One thing though, he did keep saying: "It is not a treaty." It provoked increasingly derisive laughter, and not just from the cackling claque on the Labour front bench.
It has a fatal aura, that phrase. It's like "the pound in your pocket" for Harold Wilson, or the "tidying-up exercise" that was the EU Constitution. Every time he said it Ed Miliband did his laughing horse thing, and Ed Balls pursed his lips like a pantomime dame and pointed round the press gallery in a waving or counting sort of way.
Actually, he wasn't pointing at the press, it was higher than that, up towards the windows perhaps. Eventually it was so irritating one of the more curious of us went to ask the Labour spokesman what it meant. "Pigs might fly," he was told. Bill Cash, who deserves some sort of lifetime achievement award from Brussels, told the House his European Scrutiny Committee was preparing a report on "the legality of what is otherwise known as this non-EU treaty." Labour laughter. It was "a slippery slope to a more coercive, less democratic, more federal Europe."
Bernard Jenkin directed his fire at the EU itself, a subset of which had hijacked the EU's institutions without consent.

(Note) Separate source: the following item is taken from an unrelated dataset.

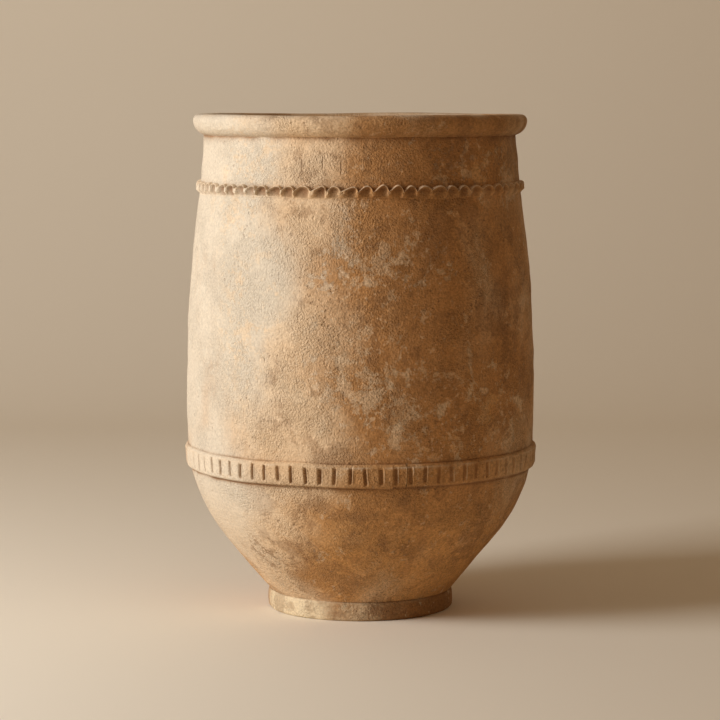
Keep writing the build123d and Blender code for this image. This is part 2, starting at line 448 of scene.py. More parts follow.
# clay finishes: the colours and amounts that go into the two groups, and the relief in metres
finishes = {
    "wall clay": {
        "colour": {
            "Body": (0.53, 0.285, 0.116, 1), "Buff": (0.79, 0.580, 0.370, 1),
            "Tan": (0.51, 0.250, 0.088, 1), "Pale": (0.675, 0.588, 0.462, 1),
            "Dark": (0.27, 0.130, 0.050, 1), "Orange": (0.62, 0.320, 0.110, 1),
            "Weathering": 1.0, "Ochre": 1.0,
        },
        "skin": {"Grit": 1.0, "Wiping": 0.5},
        "relief": 0.0029,
    },
    "rim clay": {
        "colour": {
            "Body": (0.53, 0.300, 0.130, 1), "Buff": (0.74, 0.535, 0.332, 1),
            "Tan": (0.47, 0.234, 0.083, 1), "Pale": (0.68, 0.590, 0.462, 1),
            "Dark": (0.27, 0.130, 0.050, 1), "Orange": (0.62, 0.34, 0.14, 1),
            "Weathering": 1.0, "Ochre": 0.0,
        },
        "skin": {"Grit": 0.9, "Wiping": 0.7},
        "relief": 0.0026,
    },
    "strip clay": {
        "colour": {
            "Body": (0.54, 0.306, 0.133, 1), "Buff": (0.74, 0.525, 0.320, 1),
            "Tan": (0.50, 0.250, 0.090, 1), "Pale": (0.72, 0.610, 0.465, 1),
            "Dark": (0.21, 0.096, 0.035, 1), "Orange": (0.62, 0.34, 0.14, 1),
            "Weathering": 0.6, "Ochre": 0.0,
        },
        "skin": {"Grit": 1.0, "Wiping": 0.4},
        "relief": 0.0019,
    },
    "foot clay": {
        # the foot's Body and Tan are darker than the wall's: partly its own colour, partly painted
        # shade low by the floor
        "colour": {
            "Body": (0.36, 0.172, 0.056, 1), "Buff": (0.84, 0.700, 0.470, 1),
            "Tan": (0.30, 0.145, 0.050, 1), "Pale": (0.61, 0.475, 0.308, 1),
            "Dark": (0.22, 0.102, 0.036, 1), "Orange": (0.52, 0.27, 0.10, 1),
            "Weathering": 1.0, "Ochre": 0.0,
        },
        "skin": {"Grit": 0.9, "Wiping": 1.2},
        "relief": 0.0020,
    },
    "bloomFull": 0.9,
    "filledBelow": 0.62,  # share of the pits and grit left where lime bloom fills them
    "pitDark": 0.45,
    # how pale the partly highlit edges get, and how dark the painted shade gets
    "rubbedAndHighlitPale": 0.75,
    "paintedShadeDark": 0.9,
    "roughness": 0.82,
    "bloomRoughness": 0.95,
    "specular": 0.25,
}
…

Jack Straw pointed out that "every clause refers to EU institutions, how can it not be a treaty?" The PM replied: "Because it doesn't amend EU law." I wonder how that will play on the Clapham omnibus? I'm betting on a three-point drop in the polls.
It was the second good day for Ed Miliband. First the victory on Stephen Hester's bonus and now a perfectly good canter at the PM over Europe. Have his shackles fallen off? Is my role to be his pretty girlfriend calling after him: "Run, Forrest, run!" as the bullies are left goggling at his speed of his escape? I'm NOT wearing a dress.